Wer ist faktischer Geschäftsführer?

Der präzisen Bestimmung, wer faktischer Geschäftsführer ist, kommt daher hohe Bedeutung zu. Zu berücksichtigen ist insofern, dass die Verantwortlichkeit eines etwa faktischen Geschäftsführers nicht die Verantwortlichkeit des bloßen Strohmannes wegen Insolvenzverschleppung beseitigt (vgl. BGH, Beschluss vom 13. Oktober 2016, 3 StR 352/16). Diesem werden seine rechtlichen Handlungsmöglichkeiten auch dann zu Last gelegt, wenn er faktisch wenig Einfluss hat. Überragende Bedeutung hat in der Praxis der faktische Geschäftsführer einer GmbH. Die faktische Organstellung ist jedoch nicht auf die GmbH begrenzt, sondern auch in Bezug auf andere Gesellschaften denkbar.

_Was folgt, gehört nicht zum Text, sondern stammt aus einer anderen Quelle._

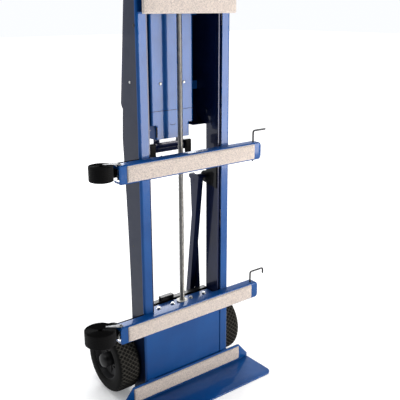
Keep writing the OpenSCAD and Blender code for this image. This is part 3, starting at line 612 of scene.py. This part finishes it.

Weitreichende Antragspflichen

Die Insolvenzordnung enthält ein umfassendes System von Insolvenzantragspflichten, an welches die Strafvorschrift des Abs. 4 in Bezug auf die Insolvenzverschleppung anknüpft. Über die praktisch bedeutsamsten Konstellationen hinaus lohnt insofern ein präziser Blick auf die Verantwortlichkeit auch in strafrechtlicher Hinsicht. Nur so kann die Täterschaft bei der Insolvenzverschleppung präzise bestimmt werden. Die Antragspflichten sind dabei ebenso wie die strafrechtliche Verantwortlichkeit durchaus weitreichend.